> _Set problem_
Extract exactly the run of lines starting at the line that holds "Reconstruct the object" and ending at the line that holds "two rear wheels.", both included.

> _Data entries_
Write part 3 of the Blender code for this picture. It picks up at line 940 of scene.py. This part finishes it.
...
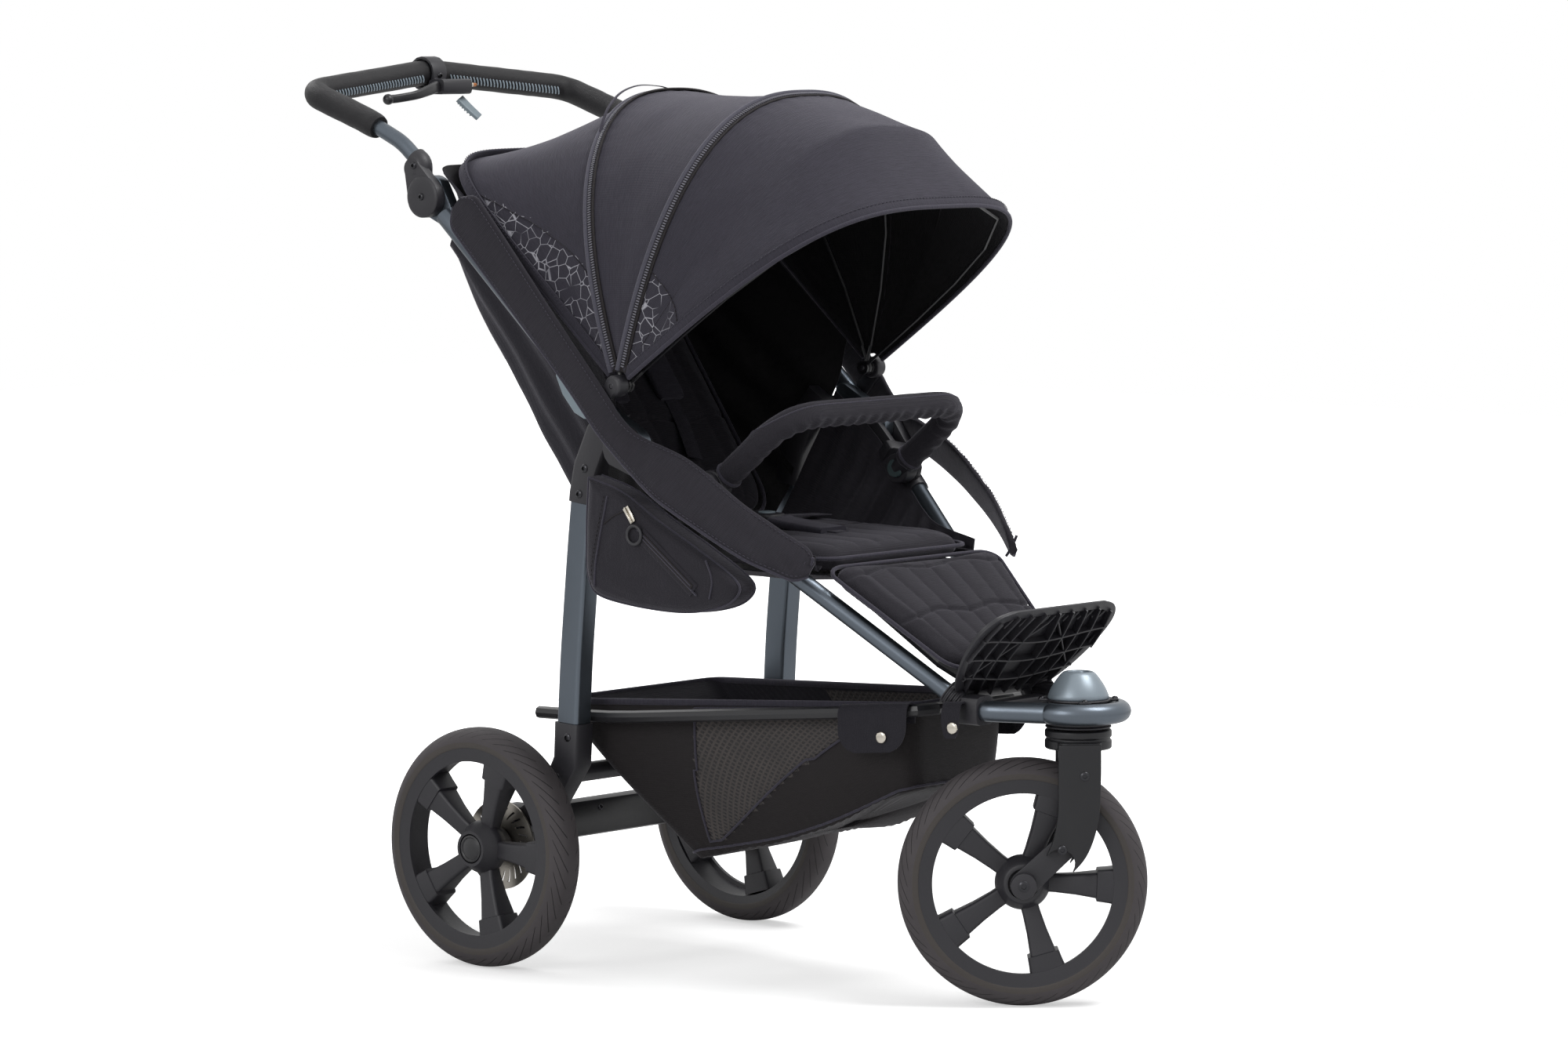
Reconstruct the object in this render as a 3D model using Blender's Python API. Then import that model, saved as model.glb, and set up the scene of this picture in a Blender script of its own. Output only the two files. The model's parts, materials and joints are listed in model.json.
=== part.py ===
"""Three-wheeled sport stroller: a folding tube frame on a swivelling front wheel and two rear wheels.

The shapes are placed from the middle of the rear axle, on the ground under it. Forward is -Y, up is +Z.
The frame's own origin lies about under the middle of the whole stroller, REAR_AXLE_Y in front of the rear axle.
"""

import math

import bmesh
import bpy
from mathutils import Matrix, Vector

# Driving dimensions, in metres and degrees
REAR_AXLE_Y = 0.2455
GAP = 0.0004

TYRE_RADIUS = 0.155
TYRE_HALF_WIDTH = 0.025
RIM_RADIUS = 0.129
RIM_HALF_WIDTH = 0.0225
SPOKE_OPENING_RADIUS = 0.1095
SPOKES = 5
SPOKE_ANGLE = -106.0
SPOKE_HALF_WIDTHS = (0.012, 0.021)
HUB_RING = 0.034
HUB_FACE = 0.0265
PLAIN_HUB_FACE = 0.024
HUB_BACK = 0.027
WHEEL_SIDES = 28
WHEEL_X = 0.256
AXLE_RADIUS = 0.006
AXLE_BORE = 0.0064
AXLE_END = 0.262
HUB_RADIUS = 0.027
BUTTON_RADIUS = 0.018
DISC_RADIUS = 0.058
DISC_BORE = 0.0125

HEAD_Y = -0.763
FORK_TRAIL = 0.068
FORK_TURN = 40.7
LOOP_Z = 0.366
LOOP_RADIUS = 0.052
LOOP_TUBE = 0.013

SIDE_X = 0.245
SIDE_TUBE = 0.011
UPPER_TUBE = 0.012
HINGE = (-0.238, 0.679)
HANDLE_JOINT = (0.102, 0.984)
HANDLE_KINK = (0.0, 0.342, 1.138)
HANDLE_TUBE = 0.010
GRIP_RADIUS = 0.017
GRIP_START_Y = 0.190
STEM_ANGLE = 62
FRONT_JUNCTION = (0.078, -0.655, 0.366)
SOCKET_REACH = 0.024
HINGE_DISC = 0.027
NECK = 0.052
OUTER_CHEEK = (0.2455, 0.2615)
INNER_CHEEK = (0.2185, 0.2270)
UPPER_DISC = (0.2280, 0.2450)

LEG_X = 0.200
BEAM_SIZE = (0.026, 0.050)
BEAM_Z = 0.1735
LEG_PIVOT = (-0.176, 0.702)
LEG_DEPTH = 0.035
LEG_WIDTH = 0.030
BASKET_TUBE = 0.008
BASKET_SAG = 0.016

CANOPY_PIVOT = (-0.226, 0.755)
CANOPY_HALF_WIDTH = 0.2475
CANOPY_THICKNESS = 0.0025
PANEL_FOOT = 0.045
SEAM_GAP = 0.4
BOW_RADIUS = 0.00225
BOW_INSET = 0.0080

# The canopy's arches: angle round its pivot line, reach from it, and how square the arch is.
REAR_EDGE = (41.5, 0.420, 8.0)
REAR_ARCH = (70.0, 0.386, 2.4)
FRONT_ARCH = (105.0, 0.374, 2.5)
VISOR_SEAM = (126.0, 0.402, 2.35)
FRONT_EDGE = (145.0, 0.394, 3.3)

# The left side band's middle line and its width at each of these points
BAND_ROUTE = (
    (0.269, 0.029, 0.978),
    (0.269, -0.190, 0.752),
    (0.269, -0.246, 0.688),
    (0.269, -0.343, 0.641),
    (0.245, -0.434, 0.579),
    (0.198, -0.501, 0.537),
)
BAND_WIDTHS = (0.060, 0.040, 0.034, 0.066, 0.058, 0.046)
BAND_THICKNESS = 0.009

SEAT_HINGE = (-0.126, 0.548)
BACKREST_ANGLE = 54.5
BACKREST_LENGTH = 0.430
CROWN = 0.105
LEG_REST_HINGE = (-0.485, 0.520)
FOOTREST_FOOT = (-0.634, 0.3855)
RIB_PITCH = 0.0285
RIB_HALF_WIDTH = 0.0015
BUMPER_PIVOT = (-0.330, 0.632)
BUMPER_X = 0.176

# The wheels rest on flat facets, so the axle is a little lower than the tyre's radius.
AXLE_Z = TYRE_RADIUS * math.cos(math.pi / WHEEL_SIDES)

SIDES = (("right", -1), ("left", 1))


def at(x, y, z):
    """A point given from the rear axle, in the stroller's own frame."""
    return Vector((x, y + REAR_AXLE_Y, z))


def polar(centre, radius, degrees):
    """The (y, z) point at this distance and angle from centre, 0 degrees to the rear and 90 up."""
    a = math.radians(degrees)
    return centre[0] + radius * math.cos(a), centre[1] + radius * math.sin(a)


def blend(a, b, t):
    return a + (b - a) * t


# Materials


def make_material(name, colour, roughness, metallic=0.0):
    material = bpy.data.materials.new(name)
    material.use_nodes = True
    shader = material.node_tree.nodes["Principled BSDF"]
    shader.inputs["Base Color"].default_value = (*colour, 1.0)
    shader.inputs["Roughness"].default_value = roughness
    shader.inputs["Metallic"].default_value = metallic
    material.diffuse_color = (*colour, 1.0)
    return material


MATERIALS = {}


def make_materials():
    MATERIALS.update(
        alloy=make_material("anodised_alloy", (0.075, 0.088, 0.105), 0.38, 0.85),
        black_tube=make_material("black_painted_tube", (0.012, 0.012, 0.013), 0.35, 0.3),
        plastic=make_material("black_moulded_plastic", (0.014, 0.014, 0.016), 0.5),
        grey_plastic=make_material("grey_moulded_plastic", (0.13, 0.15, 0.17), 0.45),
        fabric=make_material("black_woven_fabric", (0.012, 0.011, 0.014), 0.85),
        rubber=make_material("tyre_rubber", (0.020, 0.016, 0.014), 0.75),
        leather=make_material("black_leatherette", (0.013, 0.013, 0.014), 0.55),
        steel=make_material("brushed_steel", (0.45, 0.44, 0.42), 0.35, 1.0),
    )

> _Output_
Reconstruct the object in this render as a 3D model using Blender's Python API. Then import that model, saved as model.glb, and set up the scene of this picture in a Blender script of its own. Output only the two files. The model's parts, materials and joints are listed in model.json.
=== part.py ===
"""Three-wheeled sport stroller: a folding tube frame on a swivelling front wheel and two rear wheels.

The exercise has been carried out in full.